[Work to complete]: Please set down exactly the lines of the listing below from the line containing "bpy.context.scene.collection.objects.link(empty)" through the line containing "obj.data.transform(world)", both lines included, leaving out all other lines.

[Dataset excerpt]:
Begin
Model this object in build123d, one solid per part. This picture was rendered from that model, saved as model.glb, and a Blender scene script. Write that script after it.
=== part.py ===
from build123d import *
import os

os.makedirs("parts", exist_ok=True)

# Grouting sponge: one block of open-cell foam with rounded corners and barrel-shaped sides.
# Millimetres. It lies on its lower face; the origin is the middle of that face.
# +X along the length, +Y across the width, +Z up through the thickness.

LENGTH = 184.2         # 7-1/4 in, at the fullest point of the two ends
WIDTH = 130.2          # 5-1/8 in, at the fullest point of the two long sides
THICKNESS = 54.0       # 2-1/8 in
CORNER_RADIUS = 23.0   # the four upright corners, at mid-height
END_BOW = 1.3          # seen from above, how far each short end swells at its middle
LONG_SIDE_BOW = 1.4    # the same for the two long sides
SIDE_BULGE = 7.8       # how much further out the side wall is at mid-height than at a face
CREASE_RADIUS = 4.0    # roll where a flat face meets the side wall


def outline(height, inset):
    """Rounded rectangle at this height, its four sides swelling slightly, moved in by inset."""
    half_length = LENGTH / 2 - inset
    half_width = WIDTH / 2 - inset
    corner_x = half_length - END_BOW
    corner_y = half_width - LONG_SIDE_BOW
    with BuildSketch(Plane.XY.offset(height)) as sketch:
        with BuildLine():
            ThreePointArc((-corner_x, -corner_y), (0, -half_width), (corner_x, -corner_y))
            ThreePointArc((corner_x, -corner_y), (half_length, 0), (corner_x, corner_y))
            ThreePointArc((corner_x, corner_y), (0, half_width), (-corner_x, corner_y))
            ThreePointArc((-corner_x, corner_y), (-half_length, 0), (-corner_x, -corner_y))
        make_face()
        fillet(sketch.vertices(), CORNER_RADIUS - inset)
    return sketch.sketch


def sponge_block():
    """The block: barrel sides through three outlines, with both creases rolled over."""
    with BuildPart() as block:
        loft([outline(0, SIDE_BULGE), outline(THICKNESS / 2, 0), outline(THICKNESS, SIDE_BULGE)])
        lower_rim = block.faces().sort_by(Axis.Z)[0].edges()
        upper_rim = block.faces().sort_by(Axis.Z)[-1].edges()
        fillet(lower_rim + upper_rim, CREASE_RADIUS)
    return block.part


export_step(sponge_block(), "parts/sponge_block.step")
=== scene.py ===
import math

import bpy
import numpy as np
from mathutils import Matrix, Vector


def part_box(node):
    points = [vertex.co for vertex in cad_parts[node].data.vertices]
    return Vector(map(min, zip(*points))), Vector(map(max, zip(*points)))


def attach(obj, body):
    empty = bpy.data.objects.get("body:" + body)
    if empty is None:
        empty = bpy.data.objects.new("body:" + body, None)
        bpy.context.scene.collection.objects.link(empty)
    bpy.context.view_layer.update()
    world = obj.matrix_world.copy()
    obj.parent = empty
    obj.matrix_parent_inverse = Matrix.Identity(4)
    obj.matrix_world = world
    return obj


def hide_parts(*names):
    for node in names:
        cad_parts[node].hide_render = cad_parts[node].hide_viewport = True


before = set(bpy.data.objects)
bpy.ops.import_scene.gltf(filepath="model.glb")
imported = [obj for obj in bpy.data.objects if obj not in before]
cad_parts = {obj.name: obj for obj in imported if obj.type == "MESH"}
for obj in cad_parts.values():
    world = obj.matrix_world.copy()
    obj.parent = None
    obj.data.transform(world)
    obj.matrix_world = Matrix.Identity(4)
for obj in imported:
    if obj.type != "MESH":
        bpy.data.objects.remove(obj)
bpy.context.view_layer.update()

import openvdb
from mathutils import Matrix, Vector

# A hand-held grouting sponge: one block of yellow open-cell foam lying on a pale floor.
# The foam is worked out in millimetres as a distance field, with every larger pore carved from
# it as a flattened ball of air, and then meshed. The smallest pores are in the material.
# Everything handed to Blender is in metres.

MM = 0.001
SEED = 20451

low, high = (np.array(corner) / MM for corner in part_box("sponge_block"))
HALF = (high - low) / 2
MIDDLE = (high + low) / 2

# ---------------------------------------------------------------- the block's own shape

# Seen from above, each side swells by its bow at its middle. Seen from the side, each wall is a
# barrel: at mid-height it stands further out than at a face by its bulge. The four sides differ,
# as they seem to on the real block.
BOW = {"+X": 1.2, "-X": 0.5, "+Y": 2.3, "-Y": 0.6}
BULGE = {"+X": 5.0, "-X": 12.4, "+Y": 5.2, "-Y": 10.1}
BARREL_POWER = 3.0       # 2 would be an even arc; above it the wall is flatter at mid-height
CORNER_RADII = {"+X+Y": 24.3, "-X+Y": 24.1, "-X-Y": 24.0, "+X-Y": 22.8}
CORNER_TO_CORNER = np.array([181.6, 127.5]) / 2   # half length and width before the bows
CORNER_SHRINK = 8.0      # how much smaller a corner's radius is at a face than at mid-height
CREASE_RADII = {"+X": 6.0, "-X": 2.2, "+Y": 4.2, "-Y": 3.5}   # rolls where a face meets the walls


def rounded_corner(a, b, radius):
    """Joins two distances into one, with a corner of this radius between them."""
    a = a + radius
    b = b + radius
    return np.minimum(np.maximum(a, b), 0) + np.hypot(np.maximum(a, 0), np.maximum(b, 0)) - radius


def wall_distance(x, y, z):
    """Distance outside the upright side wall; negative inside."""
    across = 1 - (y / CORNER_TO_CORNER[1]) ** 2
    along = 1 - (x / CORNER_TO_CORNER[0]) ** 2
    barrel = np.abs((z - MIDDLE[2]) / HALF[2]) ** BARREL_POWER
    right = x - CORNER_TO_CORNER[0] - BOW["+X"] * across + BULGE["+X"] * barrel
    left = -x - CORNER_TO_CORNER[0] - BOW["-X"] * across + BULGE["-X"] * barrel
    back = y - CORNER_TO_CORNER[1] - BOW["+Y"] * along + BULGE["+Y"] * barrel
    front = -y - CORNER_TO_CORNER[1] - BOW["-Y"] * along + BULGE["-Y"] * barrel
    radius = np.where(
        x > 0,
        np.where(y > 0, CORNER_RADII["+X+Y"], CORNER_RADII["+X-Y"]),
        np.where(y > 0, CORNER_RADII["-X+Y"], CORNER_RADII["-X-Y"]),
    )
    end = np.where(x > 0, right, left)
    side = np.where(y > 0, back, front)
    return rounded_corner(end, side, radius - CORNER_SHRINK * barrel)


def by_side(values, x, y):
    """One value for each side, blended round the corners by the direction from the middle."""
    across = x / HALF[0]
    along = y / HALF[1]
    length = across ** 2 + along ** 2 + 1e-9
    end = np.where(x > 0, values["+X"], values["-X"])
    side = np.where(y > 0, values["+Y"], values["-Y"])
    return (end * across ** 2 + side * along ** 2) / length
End
[Output for this task]:
        bpy.context.scene.collection.objects.link(empty)
    bpy.context.view_layer.update()
    world = obj.matrix_world.copy()
    obj.parent = empty
    obj.matrix_parent_inverse = Matrix.Identity(4)
    obj.matrix_world = world
    return obj


def hide_parts(*names):
    for node in names:
        cad_parts[node].hide_render = cad_parts[node].hide_viewport = True


before = set(bpy.data.objects)
bpy.ops.import_scene.gltf(filepath="model.glb")
imported = [obj for obj in bpy.data.objects if obj not in before]
cad_parts = {obj.name: obj for obj in imported if obj.type == "MESH"}
for obj in cad_parts.values():
    world = obj.matrix_world.copy()
    obj.parent = None
    obj.data.transform(world)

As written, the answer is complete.